Malogra o referendo escocês                                                                                       

 

                                           A derrota no referendo sobre a independência ou não da Escócia foi antecedida nas semanas finais da campanha primeiro por onda de boatos que o SIM prevaleceria.  Às vésperas de sua realização, as prévias já mostravam que o campo independentista não prevaleceria. Pareceu-me que o resultado foi positivo para a União Europeia, dado o incentivo que decorreria da volta da Escócia aos países soberanos teria efeitos deletérios sobre algumas outras nacionalidades (ou subnacionalidades) que almejam transformar-se em países independentes, sem perder, como lhes parece óbvio, todas as vantagens e subvenções colhidas de Bruxelas pela nação que ora se empenha em desmembrar.

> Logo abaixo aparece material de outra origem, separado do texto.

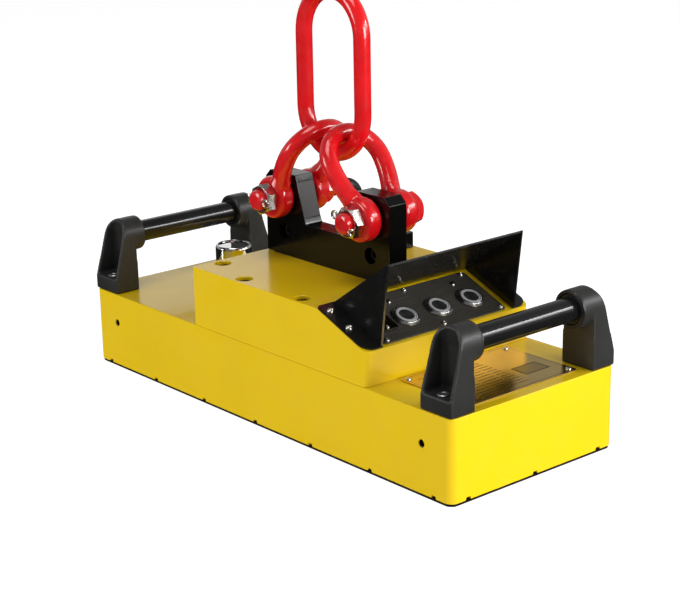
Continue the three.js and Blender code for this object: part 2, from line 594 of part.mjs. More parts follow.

                                                  Está também há muito tempo na fila, a velha Catalunha, que para tornar-se independente enfrenta caminho bastante mais complicado, eis que depende de autorização das Cortes espanholas.  Além do inegável efeito colateral negativo do tropeço da tentativa de seus colegas escoceses, a região catalã tem muitos outros diferendos para resolver, antes de virar um outro mini-estado na Europa.

                                                  A perspectiva de associar a Bruxelas uma série de mini-estados, além do quebra-cabeça em determinar que prerrogativas passariam do Estado-mãe para os seus não tão-jovens filhotes, não é perspectiva que muito anime as instâncias burocráticas da União Europeia.

 

(Fontes: O  Globo, Folha de S. Paulo, Roberto Carlos)




[1] O “e” de uma relação oficial designa, no linguajar burocrático, o funcionário mais moderno do grupo, eis que na enunciação dos funcionários que trabalham em embaixada (ou outro local oficial) ele virá sempre por último, antecedido pela conjunção “e”.